Long-term projections are needed to support effective long-term coastal planning.
by Staff Writers
Boulder CO (SPX) Nov 19, 2007
Geoscientists are beginning to unravel the complex web of interactions among climate change and geological processes that alters coastlines on which a sizeable percentage of Earth's inhabitants live. As debates over sustainable coastal development heat up, a new publication from the Geological Society of America focuses on development of integrated predictive computer models of coastal change.
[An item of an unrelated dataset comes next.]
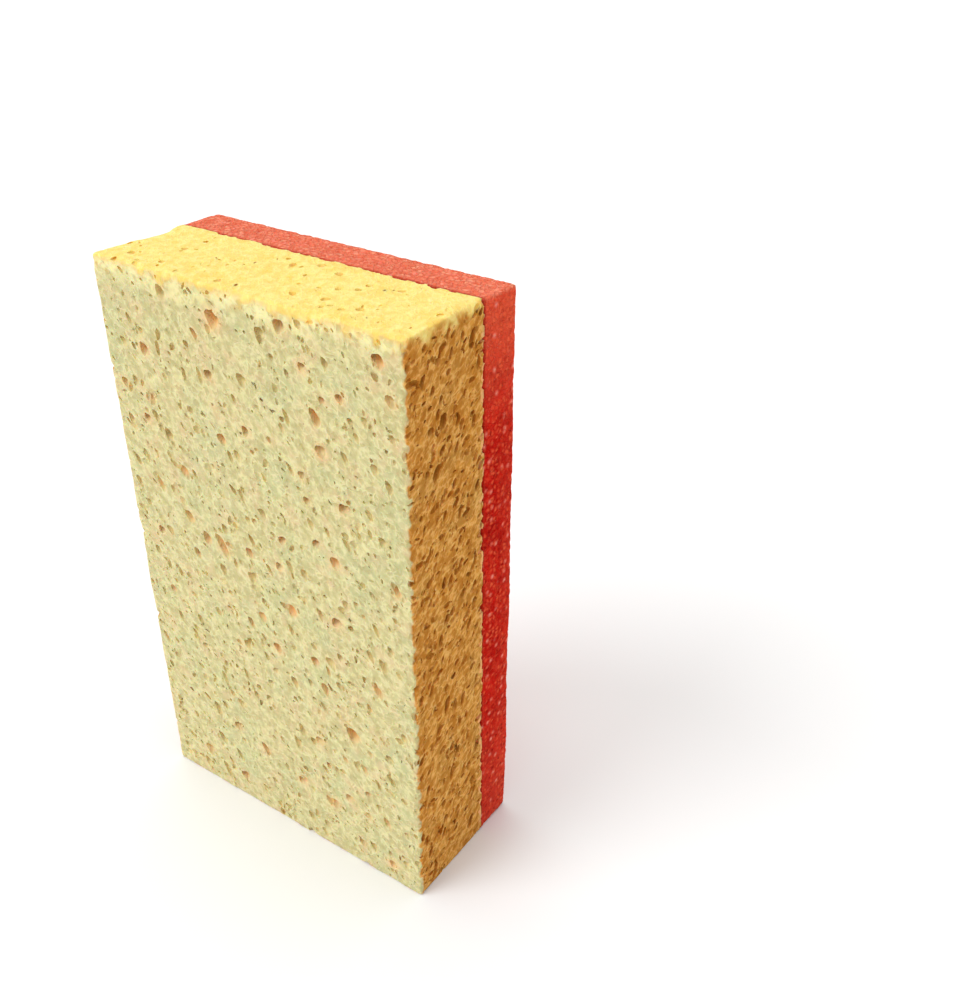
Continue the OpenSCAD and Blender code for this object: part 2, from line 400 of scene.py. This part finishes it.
# What the material needs to know of the mesh: which faces are walls of bubbles, and how near a point lies to
# the large pores of the broad face, and to those and some of its small ones whose walls get a painted orange
# glow too.
mesh = block.data
points = np.empty(len(mesh.vertices) * 3)
mesh.vertices.foreach_get("co", points)
points = points.reshape(-1, 3)
halo, pore_glow = np.zeros(len(points)), np.zeros(len(points))
for x, y, length, width, key in broad["pores"]:
    is_large = key >= large_key
    if is_large or hashed(key, 8) > 0.8:
        far = np.linalg.norm((points - np.array(broad["mid"])) * mm - (x, 0, y), axis=1) / width
        near = np.clip(1 - (far - 0.5) / 0.7, 0, 1)
        halo = np.maximum(halo, near * hashed(key, 7) * is_large)
        pore_glow = np.maximum(pore_glow, np.clip(2 * near, 0, 1) * (0.4 + 0.6 * hashed(key, 8)))
in_pore = np.empty(len(mesh.polygons), dtype=np.int32)
mesh.polygons.foreach_get("material_index", in_pore)
for name, domain, values in (
    ("halo", "POINT", halo),
    ("pore_glow", "POINT", pore_glow),
    ("in_pore", "FACE", in_pore),
):
    mesh.attributes.new(name, "FLOAT", domain).data.foreach_set("value", values.astype(np.float32))
mesh.polygons.foreach_set("material_index", np.zeros(len(mesh.polygons), dtype=np.int32))
mesh.materials.clear()
mesh.polygons.foreach_set("use_smooth", np.ones(len(mesh.polygons), dtype=bool))
mesh.set_sharp_from_angle(angle=math.radians(50))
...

Coastline Changes: Interrelation of Climate and Geological Processes reflects the many forces at work in coastal change. They include sea-level rise due to melting glaciers, depletion of groundwater reservoirs, and thermal expansion of gradually warming ocean water. Some of the underlying contributing factors include greenhouse gas additions to the atmosphere, vertical tectonic motions, sedimentary processes, and changes in atmospheric pressure systems and ocean currents, waves, and tides.

"Sea level and coastline change is an increasingly important issue for people living along the edge of Earth's oceans and seas," said William W. Hay, University of Colorado (emeritus), Boulder, Colorado, USA, co-editor of the volume. "The influence of coastal change on humankind is not a new phenomenon, however, and understanding the past provides a key to modeling future change."

Hay, along with lead editor Jan Harff, Baltic Sea Research Institute, Rostock, Germany, and co-editor Daniel Tetzlaff, Schlumberger Information Solutions, Houston, Texas, USA, emphasizes that coastal protection and sustainable development must take into account natural driving forces of change and socioeconomic reactions to those changes.

Long-term projections are needed to support effective long-term coastal planning. According to Hay, "These can be facilitated through models based on reconstruction of past sequences of events and projection of process interactions, which operate at different time scales, into the future."

According to Hay, inspiration for the book came from a session on past and future coastal change held at the 32nd International Geological Congress held in Florence, Italy, in August 2004.